Hello Japan: Manga!

12 March, 2011

*The last few days have been devastating and sad and we are all thinking of our families and friends in Japan. Japan isn’t accepting any international aid yet and neither is the British Red Cross. The British, American and Australian Red Cross are accepting donations. Please also visit Coco&Me and She Who Eats who have both set up fund-raising pages. It seems trivial to talk about other things during this difficult time, but this is one small reason out of so many why I love Japan.*

It’s been many moons since I participated in In Spring It Is The Dawn’s Hello Japan! mini-challenges. Always fun and informative, this month’s challenge is all about manga.
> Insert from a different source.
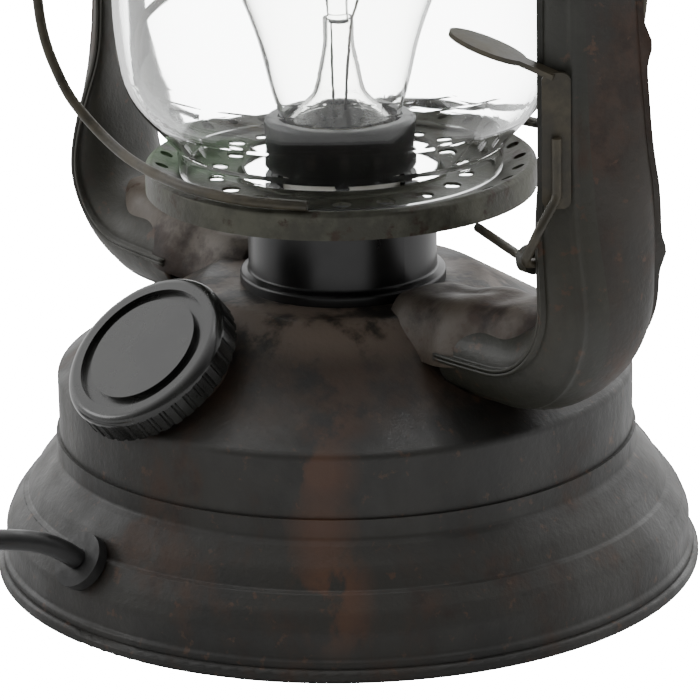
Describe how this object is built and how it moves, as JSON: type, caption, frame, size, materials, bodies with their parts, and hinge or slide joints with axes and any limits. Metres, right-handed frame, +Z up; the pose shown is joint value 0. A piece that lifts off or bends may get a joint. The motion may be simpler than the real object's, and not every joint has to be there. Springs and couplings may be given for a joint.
{
  "type": "hurricane lantern lamp",
  "caption": "Old tubular hurricane lantern converted to an electric table lamp, with clear globe, bulb, lift lever, bail, mains cord and plug.",
  "frame": {"origin": "on the lantern's own vertical axis, on the flat underside of its rolled foot", "axes": "+Z up; the side tubes stand at +X and -X; the filler cap and the cord face -Y"},
  "size_m": [0.2722, 0.2589, 0.3453],
  "materials": {
    "worn_dark_paint": "worn, rusting",
    "bare_steel": "dull",
    "rusty_wire": "rusty",
    "oxidised_plate": "patina",
    "black_cap": "gloss",
    "rubber": "matte",
    "black_plastic": "gloss",
    "porcelain": "satin",
    "brass": "satin",
    "bulb_cap_metal": "satin",
    "clear_glass": "clear",
    "black_glass": "gloss",
    "tungsten": "satin",
    "cord_black": "satin"
  },
  "bodies": {
    "lantern": {"air_chamber": "worn_dark_paint", "centre_contact": "brass", "chimney_spring": "bare_steel", "cord": "cord_black", "cord_coil": "cord_black", "cord_gland": "rubber", "cord_tail": "cord_black", "filler_neck": "worn_dark_paint", "fount_floor": "bare_steel", "fount_shell": "worn_dark_paint", "fount_skirt": "worn_dark_paint", "holder_base": "black_plastic", "holder_core": "porcelain", "holder_skirt": "black_plastic", "inner_flex": "cord_black", "left_bail_ear": "worn_dark_paint", "left_tube_inner": "worn_dark_paint", "left_tube_outer": "worn_dark_paint", "lever_bracket": "worn_dark_paint", "nipple_nuts": "bare_steel", "plug_body": "cord_black", "plug_boot": "cord_black", "plug_pins": "brass", "right_bail_ear": "worn_dark_paint", "right_tube_inner": "worn_dark_paint", "right_tube_outer": "worn_dark_paint", "screw_shell": "brass", "terminal_screws": "bare_steel", "threaded_nipple": "brass"},
    "filler_gasket": {"filler_gasket": "rubber"},
    "filler_cap": {"filler_cap": "black_cap"},
    "bulb_seat": {"bulb_insulator": "black_glass"},
    "bulb": {"bulb_glass": "clear_glass", "bulb_cap": "bulb_cap_metal", "bulb_contact": "brass", "bulb_stem": "clear_glass", "bulb_filament": "tungsten"},
    "globe_carriage": {"globe_plate": "oxidised_plate", "globe": "clear_glass", "guard_wire_front": "rusty_wire", "guard_wire_back": "rusty_wire", "guard_wire_side": "rusty_wire", "guard_ring": "rusty_wire"},
    "lift_lever": {"lift_lever": "rusty_wire", "thumb_piece": "rusty_wire"},
    "chimney": {"flue": "bare_steel", "draught_band": "worn_dark_paint", "chimney_cap": "worn_dark_paint", "lift_ring": "rusty_wire"},
    "globe_holder": {"globe_holder": "worn_dark_paint"},
    "bail": {"bail": "rusty_wire"}
  },
  "joints": [
    {"name": "lift_lever_turn", "type": "hinge", "parent": "lantern", "child": "lift_lever", "pos_m": [0.078, -0.01, 0.0937], "axis": [1, 0, 0], "range_deg": [0, 45]},
    {"name": "globe_lift", "type": "slide", "parent": "lantern", "child": "globe_carriage", "axis": [0, 0, 1], "range_m": [0, 0.0113]},
    {"name": "chimney_lift", "type": "slide", "parent": "lantern", "child": "chimney", "axis": [0, 0, 1], "range_m": [0, 0.012], "stiffness_N_per_m": 250, "springref_m": -0.012, "deforming": ["chimney_spring"]},
    {"name": "holder_lift", "type": "slide", "parent": "chimney", "child": "globe_holder", "axis": [0, 0, 1], "range_m": [0, 0.0114]},
    {"name": "bail_swing", "type": "hinge", "parent": "lantern", "child": "bail", "pos_m": [0, 0, 0.25], "axis": [1, 0, 0], "range_deg": [0, 294]},
    {"name": "filler_cap_turn", "type": "hinge", "parent": "filler_gasket", "child": "filler_cap", "pos_m": [0, -0.061, 0.066], "axis": [0, -0.6428, 0.766], "range_deg": [0, 720]},
    {"name": "filler_cap_rise", "type": "slide", "parent": "lantern", "child": "filler_gasket", "axis": [0, -0.6428, 0.766], "range_m": [0, 0.00599]},
    {"name": "bulb_turn", "type": "hinge", "parent": "bulb_seat", "child": "bulb", "pos_m": [0, 0, 0.1], "axis": [0, 0, 1], "range_deg": [0, 1080]},
    {"name": "bulb_rise", "type": "slide", "parent": "lantern", "child": "bulb_seat", "axis": [0, 0, 1], "range_m": [0, 0.01077]}
  ],
  "couplings": [
    {"joint": "lift_lever_turn", "follows": "globe_lift", "rad_per_m": 69.493},
    {"joint": "holder_lift", "follows": "globe_lift", "ratio": 1},
    {"joint": "filler_cap_turn", "follows": "filler_cap_rise", "rad_per_m": 2094.4},
    {"joint": "bulb_turn", "follows": "bulb_rise", "rad_per_m": 1748.9}
  ]
}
So I thought I’d talk about one series that I read recently and another that I re-read ‘coz I’m greedy like that.

First up is The Glass Mask or Garasu no Kamen (ガラスの仮面) by Suzue Miuchi. This is probably the LONGEST running manga series I have ever read and it still isn’t finished after 20 years. Last year the latest volumes (45 and 46) were published and I think all the fans secretly hoped there would be some kind of conclusion but realistically you knew there was still a long way to go for the story to end naturally. So what’s the big deal?

The Glass Mask is about Maya Kitajima, a naturally gifted thespian, from a poor and working class background. She is lucky enough to encounter a brilliant acting coach, Chigusa Tsukikage, who sees her potential and marks her out for a possible lead part in the legendary play, Kurenai Tenyo (Crimson Goddess) which she herself had played before her tragic accident which resulted in the loss of her eye and the death of her partner. As news of Maya’s talent spreads, she catches the attention of Ayumi Himekawa, a privileged actress from an acting dynasty, and Masumi Hayami, the young boss of a powerful business conglomerate with fingers in many pies. Maya clashes with both, although she respects yet feels intimidated by Ayumi. It is at this time that Maya begins to receive notes of encouragement and rare purple roses from a secret admirer. As both Maya and Ayumi increase their repertoire and hone their acting skills, they also grow and learn about friendship, love and life.

I think what is so fascinating about this series is the detail and the love of acting and plays with which Miuchi infuses work. I first learnt about Hellen Keller through a role Maya plays. There are lots of different techniques, the inner conflict in realising a character part, method acting, all sorts. I’m not particularly interested in acting as such, but it’s interesting to see the different ways in which Maya and Ayumi approach their respective roles. Both women lead pretty separate lives except that you know that they are headed towards a collision when they both audition for the extremely difficult role of Kurenai Tenyo. Complicating matters is Masumi’s growing love for Maya, his fiancée chosen by his autocratic and wheelchair-bound father, who was also involved in the tragic accident that ended the career of Maya’s acting coach, and Maya’s discovery of the identity of her secret admirer.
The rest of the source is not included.